# [Entries from a dataset]
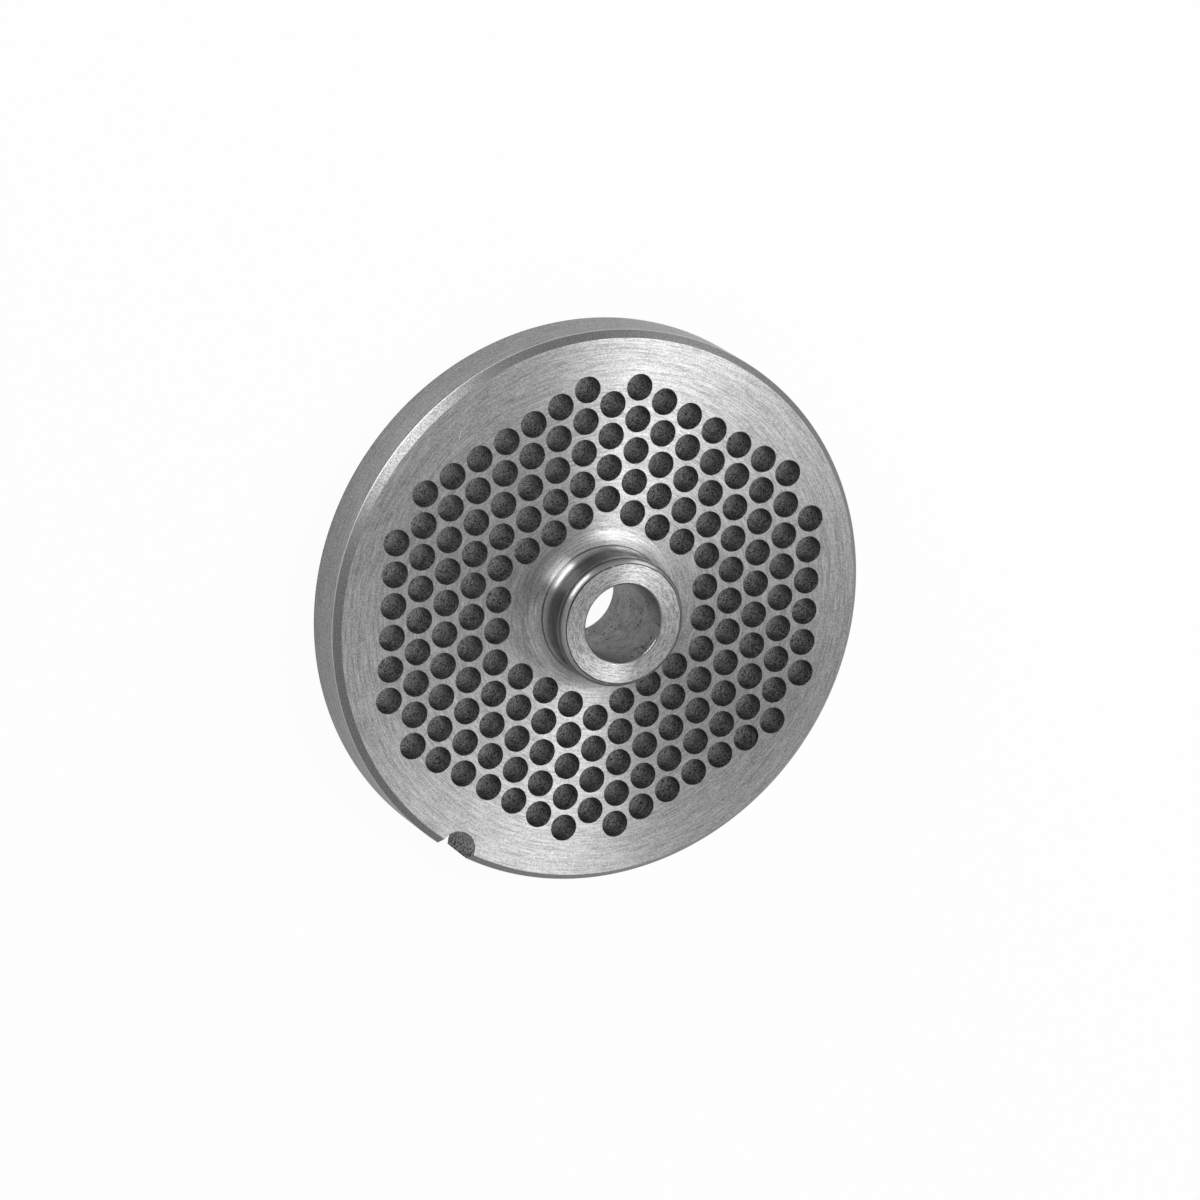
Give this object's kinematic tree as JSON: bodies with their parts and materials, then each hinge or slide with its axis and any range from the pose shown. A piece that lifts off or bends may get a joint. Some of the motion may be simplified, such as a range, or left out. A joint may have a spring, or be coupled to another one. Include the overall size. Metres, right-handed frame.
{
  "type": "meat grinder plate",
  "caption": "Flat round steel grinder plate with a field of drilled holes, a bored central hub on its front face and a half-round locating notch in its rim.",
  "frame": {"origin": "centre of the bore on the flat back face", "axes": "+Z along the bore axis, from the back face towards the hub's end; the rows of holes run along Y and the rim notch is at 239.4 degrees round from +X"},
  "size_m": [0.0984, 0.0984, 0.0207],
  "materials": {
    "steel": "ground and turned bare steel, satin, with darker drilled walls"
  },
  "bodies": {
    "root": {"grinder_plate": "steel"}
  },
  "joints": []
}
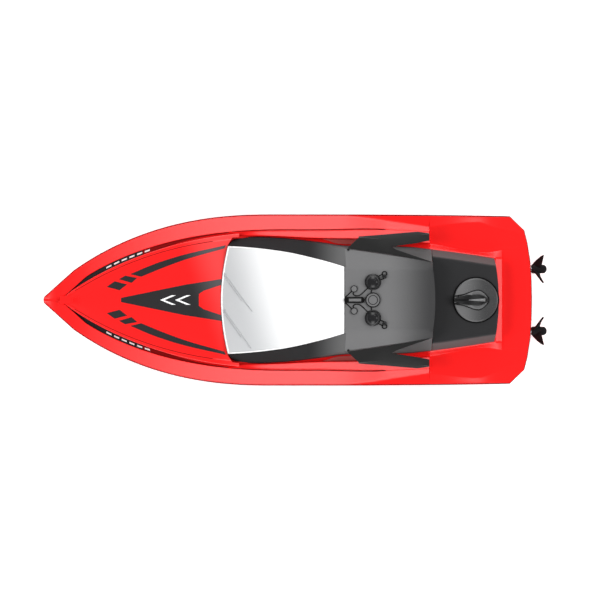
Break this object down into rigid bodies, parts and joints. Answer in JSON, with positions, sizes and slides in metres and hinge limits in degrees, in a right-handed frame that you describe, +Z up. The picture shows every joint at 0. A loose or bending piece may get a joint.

# [Task to complete]
Repeat the listing exactly, from its first line to its last.

# [Solved exercise]
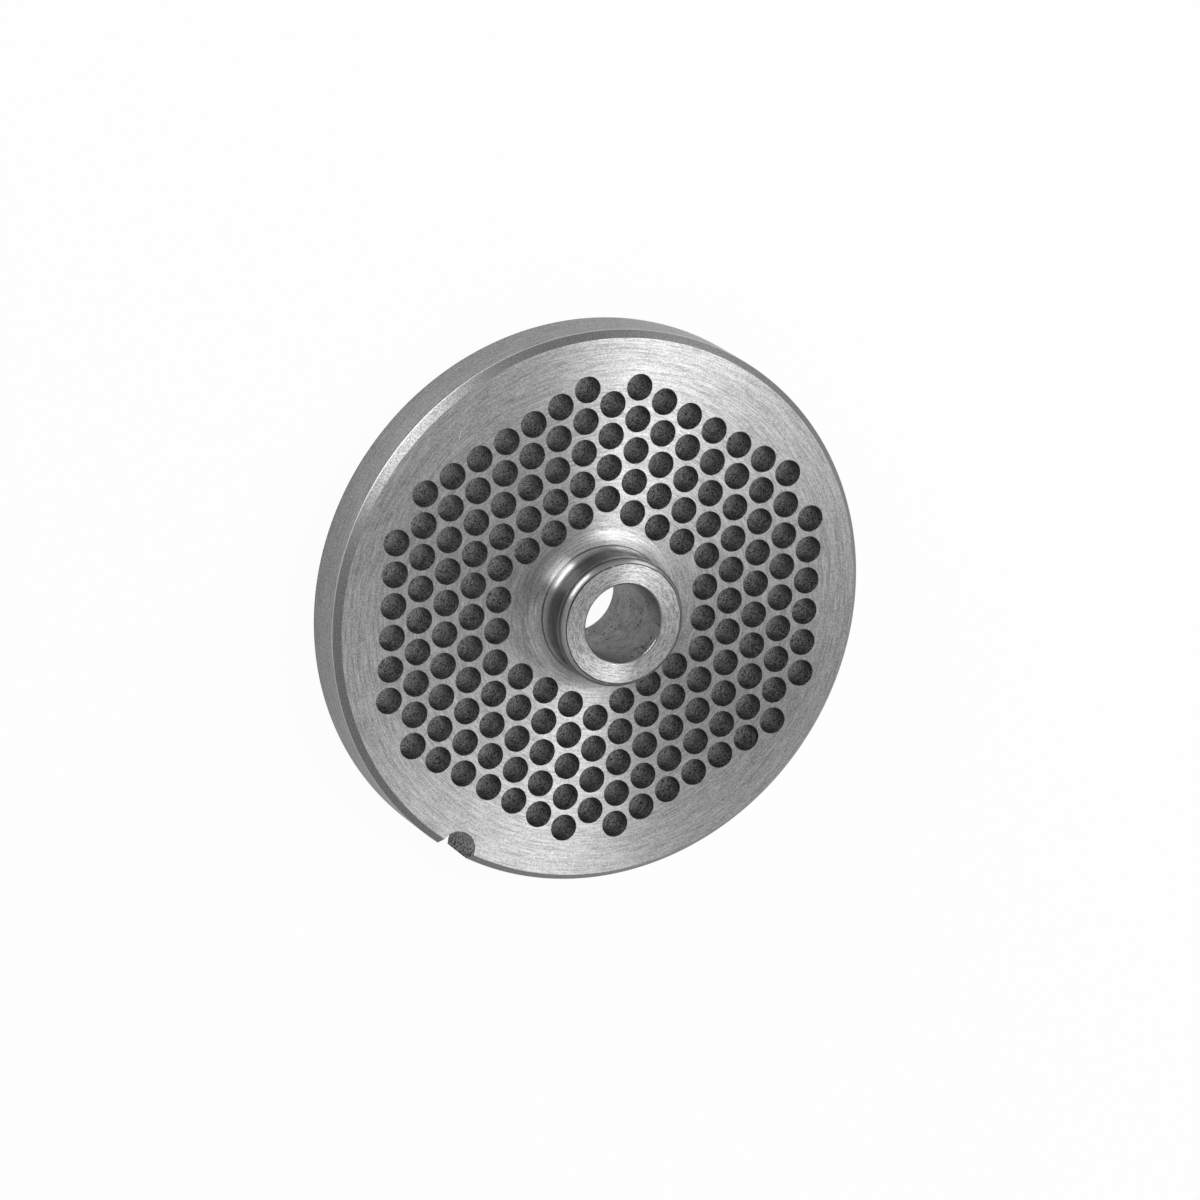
Give this object's kinematic tree as JSON: bodies with their parts and materials, then each hinge or slide with its axis and any range from the pose shown. A piece that lifts off or bends may get a joint. Some of the motion may be simplified, such as a range, or left out. A joint may have a spring, or be coupled to another one. Include the overall size. Metres, right-handed frame.
{
  "type": "meat grinder plate",
  "caption": "Flat round steel grinder plate with a field of drilled holes, a bored central hub on its front face and a half-round locating notch in its rim.",
  "frame": {"origin": "centre of the bore on the flat back face", "axes": "+Z along the bore axis, from the back face towards the hub's end; the rows of holes run along Y and the rim notch is at 239.4 degrees round from +X"},
  "size_m": [0.0984, 0.0984, 0.0207],
  "materials": {
    "steel": "ground and turned bare steel, satin, with darker drilled walls"
  },
  "bodies": {
    "root": {"grinder_plate": "steel"}
  },
  "joints": []
}
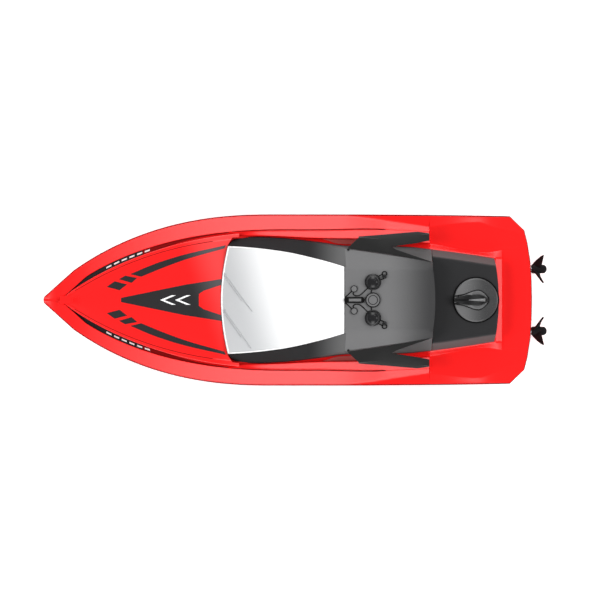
Break this object down into rigid bodies, parts and joints. Answer in JSON, with positions, sizes and slides in metres and hinge limits in degrees, in a right-handed frame that you describe, +Z up. The picture shows every joint at 0. A loose or bending piece may get a joint.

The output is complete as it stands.